Yes, it exists. I'm starting to own it. Took me long enough. There is of course an idolatry of sex, and an idolatry of "normal" or "able," and I have been guilty of both at times.

"If I don't end up with a normal girl, then I'll never be totally me, or attain my goal."

"I don't want a disabled girl."

Both of these are false, properly speaking. There is the mystery of chastity, and I have discovered a wonderful thing: You can't really properly order your sexuality, integrating it into the whole of your being, unless and until you acknowledge it is there, and that it's really not that different than anyone else's.

All this being said, some of you are quite aware that I have not seen fit to limit my romantic aspirations to the disabled. Ahem. Honestly, I hope it makes someone uncomfortable, so that I have someone to share the awkwardness with!

Seriously though, you might consider why it makes you uncomfortable, if it does. You may want to sit down for this.

Everything works.

I'm saying this here and now, so I don't have to be crude at bars and parties. As far as I know, there's no reason why I couldn't marry validly in the Catholic Church. [Aside from the fact that you don't go to bars or parties.--ed.] So true.

There was a badly deformed guy for whatever reason--I can't recall his disability--who used a prostitute to feel "whole." I don't recommend that, but I understand it. Oh, boy, do I understand it! I think like many other disabled people, we experience a lack of touch in general. I wonder if people are thinking they're going to catch something? Anyway, that's weird.
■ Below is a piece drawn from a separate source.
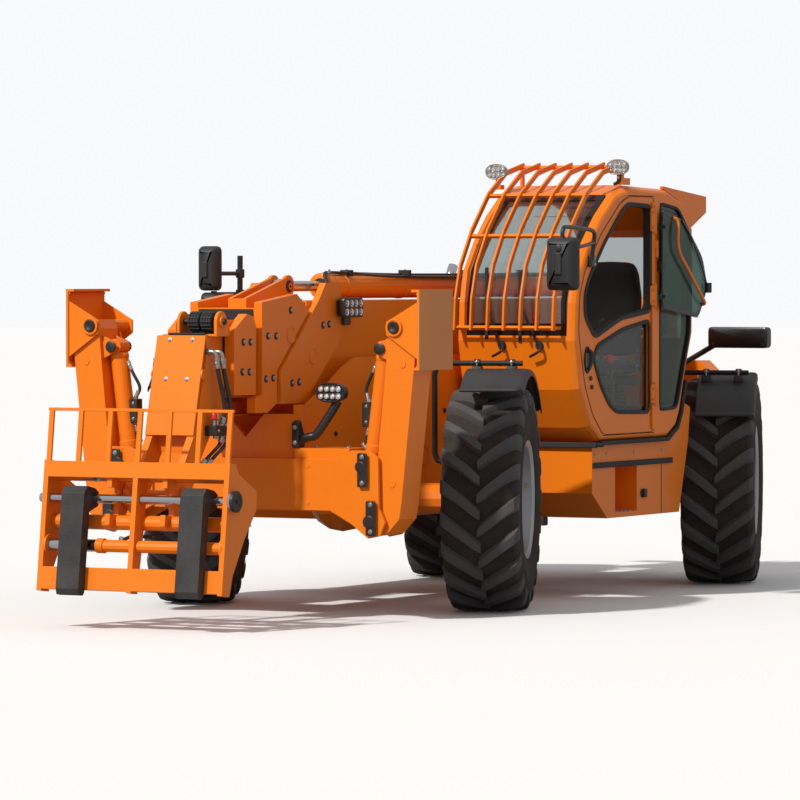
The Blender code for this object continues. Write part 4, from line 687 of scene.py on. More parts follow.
def boom_fittings():
    """Wear-pad bolts and mouth strips on each section, and the extension ram's collars and lines."""
    halves, lows, tops = SECTION_HALVES, SECTION_LOWS, SECTION_TOPS
    # body, mouth, outer face, bolts and boss of each collar
    sets = (("boom", -2.35, 0.238, ((-2.582, 1.287), (-2.503, 1.291), (-2.23, 1.601), (-2.161, 1.606)),
        (-2.345, 1.432)), ("section_2", -2.89, 0.2255,
        ((-2.827, 1.547), (-2.738, 1.546), (-2.85, 1.314), (-2.772, 1.318), (-2.575, 1.685)),
        (-2.571, 1.55)), ("section_3", -3.167, 0.207, ((-3.065, 1.517), (-2.989, 1.516), (-3.077, 1.355),
        (-3.0, 1.354)), None))
    for level, (body, front, x, bolts, boss) in enumerate(sets):
        work = Work()
        for side in (1, -1):
            collar_bolts(work, bolts, x, side)
            if boss:
                collar_boss(work, *boss, x, side)
        wall = 0.01 if level == 0 else 0.008
        outer = rectangle((-halves[level] + wall + 0.0005, lows[level] + wall + 0.0005),
            (halves[level] - wall - 0.0005, tops[level] - wall - 0.0005))
        inner = rectangle((-halves[level + 1] - 0.004, lows[level + 1] - 0.004),
            (halves[level + 1] + 0.004, tops[level + 1] + 0.004))
        mouth_frame(work, front, rounded(outer, 0.01, 2), rounded(inner, 0.01, 2))
        work.done(body + "_mouth_fittings", body)

    work = Work()
    work.lathe((0, -1.835, EXTENSION_Z), (0, 1, 0),
        [(0, 0.036), (0, 0.062), (0.008, 0.074), (0.05, 0.0775), (0.056, 0.0775), (0.06, 0.072),
        (0.1, 0.0705)], "orange_enamel", 40)
    work.lathe((0, -1.842, EXTENSION_Z), (0, 1, 0), [(0, 0.033), (0, 0.044), (0.01, 0.046)], "seal_rubber",
        32)
    for x, start in ((0.028, -1.79), (0.062, -1.7)):
        work.tube([(x, start, EXTENSION_Z + 0.078), (x, -1.0, 1.889 - abs(x) * 0.35),
            (x, 0.2, 1.889 - abs(x) * 0.35), (x, 1.55, EXTENSION_Z + 0.07)], 0.009, "black_enamel", 10, 4)
    for y in (-1.6, -0.9, -0.15, 0.6, 1.3):
        work.block((0.008, y - 0.015, 1.87), (0.08, y + 0.015, 1.906), "seal_rubber", 0.004)
        work.bolt((0.044, y, 1.905), (0, 0, 1), 0.006)
        work.lathe((0, y - 0.018, EXTENSION_Z), (0, 1, 0),
            [(0, 0.0715), (0.002, 0.0735), (0.034, 0.0735), (0.036, 0.0715)], "orange_enamel", 36)
    work.hose([(0.028, -1.79, 1.893), (0.045, -1.86, 1.88), (0.085, -1.9, 1.82), (0.1, -1.88, 1.75)], 0.011)
    work.lathe((0, 2.0, 1.575), (1, 0, 0), [(0.305, 0.075), (0.322, 0.075), (0.328, 0.068), (0.33, 0.0)],
        "dark_bolt", 36)
    work.lathe((0, 2.0, 1.575), (-1, 0, 0), [(0.305, 0.075), (0.322, 0.075), (0.328, 0.068), (0.33, 0.0)],
        "dark_bolt", 36)
    for side in (1, -1):
        for k in range(3):
            a = 2 * math.pi * k / 3 + 0.5
            work.bolt((side * 0.329, 2.0 + 0.04 * math.cos(a), 1.575 + 0.04 * math.sin(a)), (side, 0, 0),
                0.011)
    work.block((-0.14, 2.15, 1.26), (0.14, 2.162, 1.66), "orange_enamel", 0.01)
    for x in (-0.11, 0.11):
        for z in (1.3, 1.62):
            work.bolt((x, 2.162, z), (0, 1, 0), 0.01)
    work.done("extension_ram_fittings", "boom")

    work = Work()
    for side in (1, -1):
        work.lathe((side * 0.056, -2.29, EXTENSION_Z), (side, 0, 0),
            [(0, 0.034), (0.006, 0.034), (0.009, 0.028), (0.009, 0.01), (0.012, 0.008)], "dark_bolt", 28)
    work.hose([(0.045, -2.44, 1.755), (0.055, -2.37, 1.745), (0.05, -2.28, 1.735), (0.05, -2.16, 1.733)],
        0.009)
    work.done("extension_bracket_fittings", "section_2")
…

I probably just committed some heinous faux pas with "badly deformed." Oh, well. I guess I should say that actually, I am looking forward to the resurrection of the body, and the life everlasting. Which is not to say that I'm sad about my body, or its limitations. It's just that I appreciate all the things you "ABs" can do with yours. I have the soul of an athlete, absolutely. Had I started earlier, I definitely think I would have been involved in several wheelchair sports.

Where I think activists are going off the wheelchair ramp, so to speak, is that sexual sin is sin. As much as I can appreciate the "freedom" of fornication, in the sense that a fully sexual body has been acknowledged and seen in some way, it's still well short of what God is calling us to.

Truthfully, I have no idea how I would handle being a faithful Catholic with multiple children, as a person with a disability. Then again, everyone is terrified of parenthood. I have decided to stop being any more terrified than anyone else.